Die Stadt entwickelte sich durch
umfangreiche Salzvorkommen. Stets in Konkurrenz zur nahen, größeren
Handels- und Messemetropole Leipzig, hatte sie doch eine Reihe von
Vorteilen: günstig an der Saale gelegen, mit Hafen; später immer Sitz
von Eisenbahn- / Reichsbahndirektionen gewesen, gekrönt durch die Ansiedlung
der Zentralen Versuchs- und Erprobungsstelle. Die Reichsautobahn Berlin -
München wurde mittig zu Halle und Leipzig gelegt.

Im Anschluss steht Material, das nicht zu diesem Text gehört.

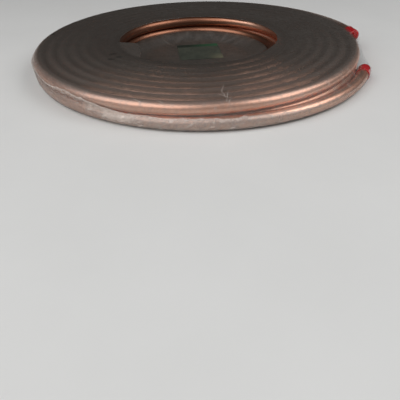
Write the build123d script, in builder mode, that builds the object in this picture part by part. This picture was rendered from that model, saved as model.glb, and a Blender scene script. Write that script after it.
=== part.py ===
"""Soft copper tube in a flat coil of two layers, capped at both ends and sealed in clear shrink film.

The coil lies flat with its axis along Z. The origin is on that axis, at the underside of the film.
X points to the side where both tube ends come out. Lengths are in millimetres, angles in degrees.
"""
from build123d import *
import math
import os

# The tube and how it is wound
tube_diameter = 12.7
tube_wall = 0.8
bore_radius = 90.0
turns_in_layer = 8
layers = 2
web_rise = 2.2

# The two tube ends, which leave the outermost turn of each layer and face each other
tail_sweep = 160.0
upper_end_bearing = 4.0
lower_end_bearing = -22.0
end_clearance = 0.3

# The push-on plastic caps
cap_wall = 0.9
cap_fit = 0.1
cap_grip = 17.0
cap_floor = 1.4
cap_edge_radius = 1.6

# The shrink film
film_thickness = 0.25
film_clearance = 0.15
film_hole_setback = 3.0

# The card that lies in the bore
label_width = 55.0
label_length = 58.0
label_thickness = 0.3
label_corner_radius = 2.0
label_offset_x = 4.0
label_offset_y = 24.0
label_turn = 6.0

# Sizes that follow from those above
tube_radius = tube_diameter / 2
cap_radius = tube_radius + cap_fit + cap_wall
coil_underside = film_thickness + film_clearance
lower_layer_height = coil_underside + tube_radius
upper_layer_height = lower_layer_height + (layers - 1) * tube_diameter
first_turn_radius = bore_radius + tube_radius
last_turn_radius = first_turn_radius + (turns_in_layer - 1) * tube_diameter
coil_height = layers * tube_diameter

# A tube end leaves the last turn on a circle whose centre is half of its outward step off the axis,
# and it ends as far above the floor, or below the top, as its thicker cap needs
cap_proud = cap_radius - tube_radius
tail_shift = (tube_radius + cap_radius + end_clearance) / 2
tail_radius = last_turn_radius + tail_shift


def bearing_vector(bearing):
    """Unit vector in the floor plane at this bearing, counted from X towards Y."""
    angle = math.radians(bearing)
    return Vector(math.cos(angle), math.sin(angle), 0)


class TubeEnd:
    """One end of the tube: the circle it bends round and the plane square to it at its opening.

    side is 1 where the tube runs back from its opening towards Y, and -1 the other way round.
    """

    def __init__(self, bearing, side, layer_height, rise):
        outwards = bearing_vector(bearing)
        sideways = Vector(0, 0, 1).cross(outwards)
        leaving_point = outwards * (tail_shift - tail_radius) + Vector(0, 0, layer_height)
        opening_point = outwards * (tail_shift + tail_radius) + Vector(0, 0, layer_height + rise)
        slope = (opening_point - leaving_point).normalized()
        centre = (opening_point + leaving_point) / 2
        self.axis = Axis(centre, slope.cross(sideways) * side)
        self.plane = Plane(origin=opening_point, x_dir=slope, z_dir=sideways * side)


tube_ends = {
    "end_cap_upper": TubeEnd(upper_end_bearing, 1, upper_layer_height, -cap_proud),
    "end_cap_lower": TubeEnd(lower_end_bearing, -1, lower_layer_height, cap_proud),
}

# Copper tube: the full turns are one turned ring, grooved on every side where tube lies on tube
with BuildPart() as copper_tube:
    with BuildSketch(Plane.XZ) as turn_section:
        for layer in range(layers):
            for turn in range(turns_in_layer):
                turn_radius = first_turn_radius + turn * tube_diameter
                with Locations((turn_radius, lower_layer_height + layer * tube_diameter)):
                    Circle(tube_radius)
        with Locations(((first_turn_radius + last_turn_radius) / 2, coil_underside + coil_height / 2)):
            Rectangle(
                last_turn_radius - first_turn_radius + 2 * web_rise,
                upper_layer_height - lower_layer_height + 2 * web_rise,
            )
    revolve(axis=Axis.Z)

    # Each tube end peels off the last turn and comes to lie beside it
    for tube_end in tube_ends.values():
        with BuildSketch(tube_end.plane):
            Circle(tube_radius)
        revolve(axis=tube_end.axis, revolution_arc=tail_sweep)

    # The tube's own bore, open at both ends under the caps
    for tube_end in tube_ends.values():
        with BuildSketch(tube_end.plane):
            Circle(tube_radius - tube_wall)
        revolve(axis=tube_end.axis, revolution_arc=tail_sweep, mode=Mode.SUBTRACT)

# Soft caps pushed over the tube ends: each bends with its tube and is rounded at its closed end
grip_angle = math.degrees(cap_grip / tail_radius)
end_caps = {}
for name, tube_end in tube_ends.items():
    with BuildPart() as end_cap:
        with BuildSketch(tube_end.plane):
            Circle(cap_radius)
        revolve(axis=tube_end.axis, revolution_arc=grip_angle)
        with BuildSketch(tube_end.plane):
            Circle(cap_radius)
        extrude(amount=-cap_floor)
        outer_rim = end_cap.edges().sort_by(Axis(tube_end.plane.origin, tube_end.plane.z_dir))[0]
        fillet(outer_rim, radius=cap_edge_radius)
        with BuildSketch(tube_end.plane):
            Circle(tube_radius + cap_fit)
        revolve(axis=tube_end.axis, revolution_arc=grip_angle, mode=Mode.SUBTRACT)
    end_caps[name] = end_cap.part

# Shrink film: a closed bag drawn round the tube ends as well, so its centre lies towards them,
# with the round hole in its top that opened over the bore as it shrank
wrap_centre = bearing_vector((upper_end_bearing + lower_end_bearing) / 2) * tail_shift
end_spread = (bearing_vector(upper_end_bearing) * tail_shift - wrap_centre).length
film_inner_radius = tail_radius + cap_radius + end_spread + film_clearance
film_inner_height = coil_height + 2 * film_clearance
film_inner_corner = tube_radius + film_clearance
film_top = film_inner_height + 2 * film_thickness
with BuildPart() as film_inside:
    with BuildSketch(Plane.XY.offset(film_thickness)):
        with Locations((wrap_centre.X, wrap_centre.Y)):
            Circle(film_inner_radius)
    extrude(amount=film_inner_height)
    fillet(film_inside.edges().filter_by(GeomType.CIRCLE), radius=film_inner_corner)
with BuildPart() as shrink_film:
    with BuildSketch(Plane.XY):
        with Locations((wrap_centre.X, wrap_centre.Y)):
            Circle(film_inner_radius + film_thickness)
    extrude(amount=film_top)
    fillet(shrink_film.edges().filter_by(GeomType.CIRCLE), radius=film_inner_corner + film_thickness)
    add(film_inside.part, mode=Mode.SUBTRACT)
    with BuildSketch(Plane.XY.offset(film_top)):
        Circle(bore_radius + film_hole_setback)
    extrude(amount=-coil_height / 2, mode=Mode.SUBTRACT)

# Thin card that lies in the bore on the film
with BuildPart() as label:
    with BuildSketch(Plane.XY.offset(film_thickness)):
        with Locations(Location((label_offset_x, label_offset_y), label_turn)):
            RectangleRounded(label_width, label_length, label_corner_radius)
    extrude(amount=label_thickness)

os.makedirs("parts", exist_ok=True)
pieces = {"copper_tube": copper_tube.part, "shrink_film": shrink_film.part, "label": label.part}
pieces.update(end_caps)
for name, piece in pieces.items():
    piece.label = name
    export_step(piece, f"parts/{name}.step")
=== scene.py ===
import math

import bpy
import numpy as np
from mathutils import Matrix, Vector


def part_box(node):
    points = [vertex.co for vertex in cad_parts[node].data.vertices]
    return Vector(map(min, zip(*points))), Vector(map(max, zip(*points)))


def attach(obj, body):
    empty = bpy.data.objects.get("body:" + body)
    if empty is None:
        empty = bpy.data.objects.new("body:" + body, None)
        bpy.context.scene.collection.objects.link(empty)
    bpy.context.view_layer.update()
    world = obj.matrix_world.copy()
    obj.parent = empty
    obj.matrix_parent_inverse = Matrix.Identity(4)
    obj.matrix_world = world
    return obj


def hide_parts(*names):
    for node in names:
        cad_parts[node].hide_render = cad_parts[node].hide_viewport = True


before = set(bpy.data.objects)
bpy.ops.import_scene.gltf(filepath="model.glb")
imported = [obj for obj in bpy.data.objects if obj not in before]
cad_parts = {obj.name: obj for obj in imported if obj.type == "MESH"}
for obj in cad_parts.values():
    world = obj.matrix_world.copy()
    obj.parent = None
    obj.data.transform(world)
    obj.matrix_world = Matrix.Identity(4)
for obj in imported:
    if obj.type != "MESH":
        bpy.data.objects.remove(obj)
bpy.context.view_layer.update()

scene = bpy.context.scene
scene.view_settings.view_transform = "Standard"

# The room: a plain pale floor under the coil, a wide soft lamp high to its left and another to its right,
# and an even light all round that is dimmer behind. The camera looks down on the coil from its front, a
# little rolled. Points of a piece are in millimetres until they go into its mesh, and shaders read metres.
MM = 0.001
camera_place = np.array([0.0, -508.0, 172.5]) * MM
camera_down = math.radians(38.3)
camera_roll = math.radians(-1.37)
camera_focal = 1.0  # of the sensor's width
floor_half = 3.0
light_in_front = 0.27
light_behind = 0.06


def add_node(tree, kind, inputs=None, **settings):
    """Adds a shader node, sets its own settings, and fills or links the inputs that are named."""
    made = tree.nodes.new(kind)
    for name, value in settings.items():
        setattr(made, name, value)
    for name, value in (inputs or {}).items():
        if isinstance(value, bpy.types.NodeSocket):
            tree.links.new(value, made.inputs[name])
        else:
            made.inputs[name].default_value = value
    return made


def new_material(name):
    """A new material and its node tree, which is empty and ready for a shader."""
    made = bpy.data.materials.new(name)
    made.use_nodes = True
    made.node_tree.nodes.clear()
    return made, made.node_tree


def spread(tree, value, from_low, from_high, to_low, to_high):
    """A value carried in a straight line from one range to another and held at its ends."""
    inputs = {
        "Value": value,
        "From Min": from_low,
        "From Max": from_high,
        "To Min": to_low,
        "To Max": to_high,
    }
    return add_node(tree, "ShaderNodeMapRange", inputs).outputs["Result"]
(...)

Zu DDR-Unterdrückungszeiten Hauptstadt des gleichnamigen Bezirkes und Sitz
der SED-Bezirksleitung.
Die spannende Geschichte der
Verkehrswege in einem subjektiven, aber repräsentativen Querschnitt:
Luftverkehr
Östlich von Nietleben, am
Südrand der Dölauer Heide, befand sich zwischen 1925 und 1927 (Eröffnung
des Flugplatzes Halle-Leipzig bei Schkeuditz) der Verkehrsflughafen von Halle. Das große Gelände der alten
Landes-Heilanstalt (ehemals Provinz-Irrenanstalt) wurde danach von
Flugsportgruppen, ab 1936 von der Luftnachrichtenschule sowie ab 1948 von
sowjetischen Streitkräften als Militärgelände genutzt; vom
täuschungsvernarrten Dritten Reich kündet
auch die Existenz des "geheimen" Anschlussgleises mit dem Codenamen
"Dr.Sagebiel". Heute ist das Anschlussgleis fast verschwunden,
das Kasernen-/Flugplatz-Gelände sieht derzeit seine Überbauung mit dem
Stadtteil Heide-Süd.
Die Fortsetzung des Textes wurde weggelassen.